Reinaba un entusiasmo total; por decisión
propia los niños asistían diariamente a las clases y no sólo a una sesión, los
papás se ofrecían a acompañarlos a las competencias a México, tanto por cuidarlos
como para infundirles ánimo con las porras y los aplausos. Presenciar esas
competencias era llegar a un cúmulo de sensaciones y emociones que hacían
estremecer y vibrar al público y en
especial a los padres de familia que admiraba a sus hijos desplegar, más que su
fuerza, la aplicación de la técnica que les había enseñado su sensei (maestro),
amigo entrañable. Los niños más pequeños parecían gatitos sudorosos revolcándose en el suelo.
Yo
nunca estuve de acuerdo del todo, sentía temor, pero de ver a mis hijos tan
entusiasmados y el ambiente tan sano, tuve que ceder, también por insistencia
de mi esposo que estaba convencido de los beneficios del deporte
Una
vez en una competencia local, competía Roberto con uno de sus amigos; el
gimnasio Omega estaba repleto, sin embargo, un silencio total se percibía.
Nosotros nos encontrábamos como en la cuarta grada en el costado izquierdo con
buena visibilidad, cuando de repente, escuché un ruido ¡crack! Sí, es verdad,
lo escuché claramente, mientras detenían la competencia y asistían a mi hijo.

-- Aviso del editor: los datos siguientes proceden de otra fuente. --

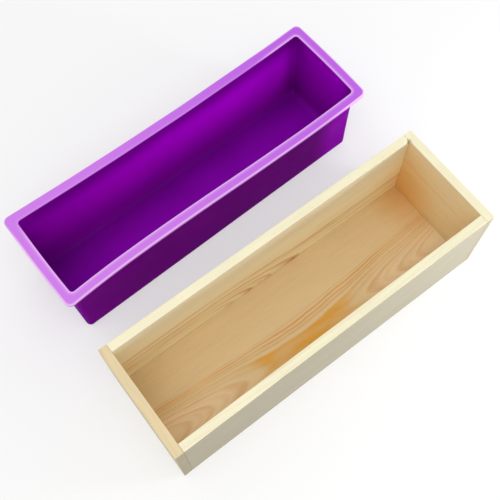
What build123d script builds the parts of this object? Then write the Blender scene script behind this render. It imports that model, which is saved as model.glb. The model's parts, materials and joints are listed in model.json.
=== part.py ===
from build123d import *

import os

# Soap loaf mould: a silicone liner, and the open pine box that keeps its long walls straight.
# Millimetres, +Z up, +X along the box. The origin is the centre of the box's underside.
# The liner stands behind the box, on the same surface, as it does before it's dropped in.

# The box: two ends that run the full width, two sides between them, and a bottom inside all four.
BOX_LENGTH = 280.0
BOX_WIDTH = 90.0
BOX_HEIGHT = 80.0
WALL_THICKNESS = 7.0
BOTTOM_THICKNESS = 8.0
EDGE_ROUND = 0.6

# The brads: 20 mm steel pins with a small round head, set just below the face of the board.
BRAD_LENGTH = 20.0
BRAD_RADIUS = 0.7
BRAD_TIP_LENGTH = 1.6
BRAD_HEAD_RADIUS = 1.1
BRAD_HEAD_HEIGHT = 0.7
BRAD_SET_DEPTH = 0.3
CORNER_BRAD_HEIGHTS = (16.0, 42.0, 68.0)
BRADS_ALONG_SIDE = 4
SIDE_BRAD_SPACING = 70.0
BRADS_ALONG_END = 2
END_BRAD_SPACING = 40.0

# The liner: one moulding with a flat rim, walls that lean out a little, and a round bottom edge.
RIM_LENGTH = 277.0
RIM_WIDTH = 82.0
RIM_THICKNESS = 3.0
RIM_CORNER_RADIUS = 5.0
RIM_EDGE_ROUND = 1.0
LINER_HEIGHT = 77.0
OPENING_LENGTH = 261.0
OPENING_WIDTH = 66.0
OPENING_CORNER_RADIUS = 2.5
LINER_WALL = 2.0
LINER_FLOOR = 3.0
WALL_LEAN = 0.5
BODY_CORNER_RADIUS = 4.5
BOTTOM_EDGE_ROUND = 3.8
CAVITY_EDGE_ROUND = 2.0
MOUTH_ROUND = 0.8
UNDER_RIM_ROUND = 1.5

# Where the liner stands: its centre, and how far it is turned from the box's long axis.
LINER_CENTRE = (-2.3, 129.2)
LINER_TURN_DEGREES = 1.6

INNER_LENGTH = BOX_LENGTH - 2 * WALL_THICKNESS
INNER_WIDTH = BOX_WIDTH - 2 * WALL_THICKNESS
SIDE_CENTRE = (BOX_WIDTH - WALL_THICKNESS) / 2
END_CENTRE = (BOX_LENGTH - WALL_THICKNESS) / 2
BOTTOM_MIDDLE = BOTTOM_THICKNESS / 2


def standing_box(length, width, height, x=0.0, y=0.0, z=0.0):
    """A block whose underside is at height z, centred on x and y."""
    return Pos(x, y, z + height / 2) * Box(length, width, height)


def spread(count, spacing):
    """Positions along a line, evenly spaced about its middle."""
    return [(i - (count - 1) / 2) * spacing for i in range(count)]


def whole_box():
    """The assembled box as one body, with its outer edges and the edge of its mouth sanded round."""
    block = standing_box(BOX_LENGTH, BOX_WIDTH, BOX_HEIGHT)
    block = fillet(block.edges(), EDGE_ROUND)
    hollow_height = BOX_HEIGHT - BOTTOM_THICKNESS
    block -= standing_box(INNER_LENGTH, INNER_WIDTH, hollow_height, z=BOTTOM_THICKNESS)
    top_edges = block.edges().group_by(Axis.Z)[-1]
    mouth = [
        edge
        for edge in top_edges
        if abs(edge.center().X) < INNER_LENGTH / 2 + EDGE_ROUND / 2
        and abs(edge.center().Y) < INNER_WIDTH / 2 + EDGE_ROUND / 2
    ]
    return fillet(mouth, EDGE_ROUND)


def brad(with_dimple=False):
    """One brad, driven along -Z from a face at height 0; the dimple is the hole's mouth above it."""
    head_top = -BRAD_SET_DEPTH
    head_bottom = head_top - BRAD_HEAD_HEIGHT
    tip = head_top - BRAD_LENGTH
    outline = Polyline(
        (0, 0, 0 if with_dimple else head_top),
        (BRAD_HEAD_RADIUS, 0, 0 if with_dimple else head_top),
        (BRAD_HEAD_RADIUS, 0, head_bottom),
        (BRAD_RADIUS, 0, head_bottom),
        (BRAD_RADIUS, 0, tip + BRAD_TIP_LENGTH),
        (0, 0, tip),
        close=True,
    )
    return revolve(make_face(outline), Axis.Z)


def end_brad_places(side):
    """Where brads enter one end panel: three up each corner, and a row into the bottom's end."""
    outer_face = side * BOX_LENGTH / 2
    spots = [(y, z) for y in (-SIDE_CENTRE, SIDE_CENTRE) for z in CORNER_BRAD_HEIGHTS]
    spots += [(y, BOTTOM_MIDDLE) for y in spread(BRADS_ALONG_END, END_BRAD_SPACING)]
    return [Plane(origin=(outer_face, y, z), z_dir=(side, 0, 0)) for y, z in spots]


def side_brad_places(side):
    """Where brads enter one side panel: a row into the bottom's long edge."""
    outer_face = side * BOX_WIDTH / 2
    row = spread(BRADS_ALONG_SIDE, SIDE_BRAD_SPACING)
    return [Plane(origin=(x, outer_face, BOTTOM_MIDDLE), z_dir=(0, side, 0)) for x in row]


def liner():
    """The silicone liner, standing with the centre of its underside at the origin."""
    top_length = OPENING_LENGTH + 2 * LINER_WALL
    top_width = OPENING_WIDTH + 2 * LINER_WALL
    under_rim = LINER_HEIGHT - RIM_THICKNESS
    body = leaning_block(top_length, top_width, BODY_CORNER_RADIUS, 0.0)
    body = fillet(body.edges().group_by(Axis.Z)[0], BOTTOM_EDGE_ROUND)
    cavity = leaning_block(OPENING_LENGTH, OPENING_WIDTH, OPENING_CORNER_RADIUS, LINER_FLOOR)
    cavity = fillet(cavity.edges().group_by(Axis.Z)[0], CAVITY_EDGE_ROUND)
    rim = extrude(RectangleRounded(RIM_LENGTH, RIM_WIDTH, RIM_CORNER_RADIUS), RIM_THICKNESS)
    rim = fillet(rim.faces().sort_by(Axis.Z)[-1].edges(), RIM_EDGE_ROUND)
    rim = fillet(rim.faces().sort_by(Axis.Z)[0].edges(), RIM_EDGE_ROUND)
    shell = body + Pos(0, 0, under_rim) * rim
    shell = fillet(edges_at(shell, under_rim, top_length, top_width), UNDER_RIM_ROUND)
    shell -= cavity
    return fillet(edges_at(shell, LINER_HEIGHT, OPENING_LENGTH, OPENING_WIDTH), MOUTH_ROUND)


def leaning_block(top_length, top_width, corner_radius, floor):
    """A block up to the liner's full height, WALL_LEAN narrower at its floor on every side."""
    low = Pos(0, 0, floor) * RectangleRounded(
        top_length - 2 * WALL_LEAN, top_width - 2 * WALL_LEAN, corner_radius - WALL_LEAN
    )
    high = Pos(0, 0, LINER_HEIGHT) * RectangleRounded(top_length, top_width, corner_radius)
    return loft([low, high])


def edges_at(shape, height, length, width):
    """The level edges of a shape at a height, no further out than a rectangle of this size."""
    near = 0.3
    return [
        edge
        for edge in shape.edges()
        if abs(edge.bounding_box().min.Z - height) < near
        and abs(edge.bounding_box().max.Z - height) < near
        and abs(edge.center().X) < length / 2 + near
        and abs(edge.center().Y) < width / 2 + near
    ]


def standing_liner():
    """The liner where it stands, behind the box."""
    turn = Rot(0, 0, LINER_TURN_DEGREES)
    return Pos(*LINER_CENTRE, 0) * turn * liner()


def boards():
    """The five boards, before their brad holes, cut from the shape of the whole box."""
    box = whole_box()
    end = (WALL_THICKNESS, BOX_WIDTH, BOX_HEIGHT)
    side = (INNER_LENGTH, WALL_THICKNESS, BOX_HEIGHT)
    bottom = (INNER_LENGTH, INNER_WIDTH, BOTTOM_THICKNESS)
    blanks = {
        "left_end_panel": standing_box(*end, x=-END_CENTRE),
        "right_end_panel": standing_box(*end, x=END_CENTRE),
        "front_side_panel": standing_box(*side, y=-SIDE_CENTRE),
        "back_side_panel": standing_box(*side, y=SIDE_CENTRE),
        "bottom_panel": standing_box(*bottom),
    }
    return {name: blank & box for name, blank in blanks.items()}


def parts():
    """Every node of the mould, by name."""
    brad_places = {
        "left_end_brads": end_brad_places(-1),
        "right_end_brads": end_brad_places(1),
        "front_side_brads": side_brad_places(-1),
        "back_side_brads": side_brad_places(1),
    }
    all_places = [place for places in brad_places.values() for place in places]
    holes = [place * brad(with_dimple=True) for place in all_places]
    nodes = {name: board - holes for name, board in boards().items()}
    for name, places in brad_places.items():
        nodes[name] = Compound([place * brad() for place in places])
    nodes["silicone_liner"] = standing_liner()
    return nodes


os.makedirs("parts", exist_ok=True)
for node, shape in parts().items():
    export_step(shape, f"parts/{node}.step")
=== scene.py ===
import json
import math
from dataclasses import dataclass

import bmesh
import bpy
import numpy as np
from mathutils import Matrix, Vector, noise


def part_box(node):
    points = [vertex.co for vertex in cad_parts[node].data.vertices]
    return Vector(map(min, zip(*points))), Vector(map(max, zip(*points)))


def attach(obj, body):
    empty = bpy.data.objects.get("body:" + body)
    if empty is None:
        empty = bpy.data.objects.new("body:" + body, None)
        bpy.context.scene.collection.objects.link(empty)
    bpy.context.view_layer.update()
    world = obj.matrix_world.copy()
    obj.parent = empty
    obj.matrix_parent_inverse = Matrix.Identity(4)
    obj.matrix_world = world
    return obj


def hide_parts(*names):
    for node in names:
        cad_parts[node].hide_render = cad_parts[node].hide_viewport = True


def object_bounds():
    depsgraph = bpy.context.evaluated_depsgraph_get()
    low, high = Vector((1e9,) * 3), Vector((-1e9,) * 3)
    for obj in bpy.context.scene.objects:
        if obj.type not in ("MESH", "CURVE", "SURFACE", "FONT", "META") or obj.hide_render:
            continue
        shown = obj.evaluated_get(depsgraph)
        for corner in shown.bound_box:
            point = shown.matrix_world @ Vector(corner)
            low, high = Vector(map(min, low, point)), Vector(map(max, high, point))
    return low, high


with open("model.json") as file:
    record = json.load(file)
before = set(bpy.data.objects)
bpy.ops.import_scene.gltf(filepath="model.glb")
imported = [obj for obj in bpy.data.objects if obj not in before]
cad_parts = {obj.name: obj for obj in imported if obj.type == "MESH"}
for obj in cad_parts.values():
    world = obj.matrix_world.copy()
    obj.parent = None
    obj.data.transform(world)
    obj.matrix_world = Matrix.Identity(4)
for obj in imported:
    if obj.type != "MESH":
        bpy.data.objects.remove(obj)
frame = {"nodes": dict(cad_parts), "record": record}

# A silicone soap mould and the pine box that it drops into. Lengths are in millimetres up to the
# point where a mesh is made, and Blender's own units are metres.
MM = 0.001
X, Y, Z = 0, 1, 2
CAD_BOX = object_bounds()

# ---- The frame ----


def node_box(node):
    """The lowest and highest corner of a CAD node, in millimetres."""
    low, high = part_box(node)
    return np.array(low) / MM, np.array(high) / MM


def mount_place(name):
    """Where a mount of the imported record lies, in millimetres."""
    mounts = {mount["name"]: mount for mount in frame["record"]["mounts"]}
    return np.array(mounts[name]["pos_m"]) / MM


RIGHT_LOW, RIGHT_HIGH = node_box("right_end_panel")
BACK_LOW, _ = node_box("back_side_panel")
_, BOTTOM_HIGH = node_box("bottom_panel")
BOX_HALF_LENGTH, BOX_HALF_WIDTH, BOX_HEIGHT = RIGHT_HIGH
INSIDE_HALF_LENGTH = RIGHT_LOW[X]
INSIDE_HALF_WIDTH = BACK_LOW[Y]
INSIDE_FLOOR = BOTTOM_HIGH[Z]

# ---- Small sums ----


def smooth_step(value, start, end):
    share = max(0.0, min(1.0, (value - start) / (end - start)))
    return share * share * (3 - 2 * share)


def blend(a, b, share):
    return a + (b - a) * share


def polynomial(coefficients, t):
    """A sum of rising powers of t."""
    return sum(c * t**power for power, c in enumerate(coefficients))


# ---- Node trees ----

# The colour sockets of a mix node, whose other ones are for other types.
MIX_SHARE, MIX_A, MIX_B = 0, 6, 7
MIX_RESULT = 2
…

que seguramente se había fracturado.
Sentí que las piernas se me doblaban y todo se me nublaba. Lo trasladaron de inmediato al Seguro Social, cuando soplaba un viento fuerte y empezaba a
oscurecer. Las salas estaban llenas en Urgencias y lo acomodaron en una camilla
en el pasillo. Yo no me separé de él ni un solo momento. Ahí pasamos toda la
noche, entre el frio y el ruido al caer cristales así como el arrastre de todo
tipo de cosas, cuando el viento se hizo
insoportable; en el Seguro se derrumbaron árboles, uno de ellos cayó sobre un
auto, destrozándolo, además cayeron casas y animales fueron arrastrados. El
viento silbaba intensamente provocando terror. En el pasillo se sentía con más fuerza pues se
colaba por los cristales rotos. Muy de mañana a mi niño le enyesaron la pierna
izquierda, desde la rodilla hasta el tobillo. Yo sentía que me moría y él aunque
le dolía, en ningún momento derramó una lágrima, Para mí, eran las primeras
experiencias de dolor materno. Como no había camas lo despacharon a su casa y
le recomendaron reposo.
Un
poco más tranquilos nos trasladamos a la casa con nuestro enfermo, un poco más
tranquilos teniendo fe en la recuperación. Yo pensaba en mi interior “Daremos
la espalda al Judo, jamás volverán a competir mis hijos exponiendo sus vidas.”
Pasaron
los días. Mi Hijo Rubén permanecía con el yeso todavía, cuando llegó un paquete
a su nombre: había ganado un concurso de redacción de un cuento y le mandaban
el primer premio un YUDOGUI( traje para el yudoka para practicar judo). ¿qué hizo?
Le
invadió la alegría y como pudo, se incorporó y se puso el pantalón. Cuando
entré a la habitación lo encontré parado en la cama terminándose de vestir
Cuando terminó el plazo convenido, seis semanas, le quitaron el yeso y pasó a los
ejercicios de recuperación. Rápidamente superó sus impedimentos, volvió al judo
con la misma alegría de la primera vez, yo lo vi partir feliz nuevamente a sus
clases y no me interpuse en su camino, eso sí, quedándome preocupada por
primera vez, Me dijo sonriente agitando la mano: ─Mami, ¡ya voy a aprender a
caer!…
Transcurrió
un año, dos y tres, siguió entrenando. Se presentó un torneo en la
ciudad de México, y asistió el grupo de
Xalapa de donde salieron tres campeones nacionales según su categoría, entre
ellos estaba Roberto y Artemio, mis hijos.
Más
tarde, ya al cursar el primer semestre de la Facultad, hubo un compañero,
alumno que se recreaba en molestar a los novatos sin ningún motivo. Un día enfrentó
a Roberto por sorpresa y el sorprendido fue él, al aplicarle una llave que lo
inmovilizó por completo sin herirlo, sacándole la promesa de que jamás se
metería con él, ni con ninguno de sus compañeros.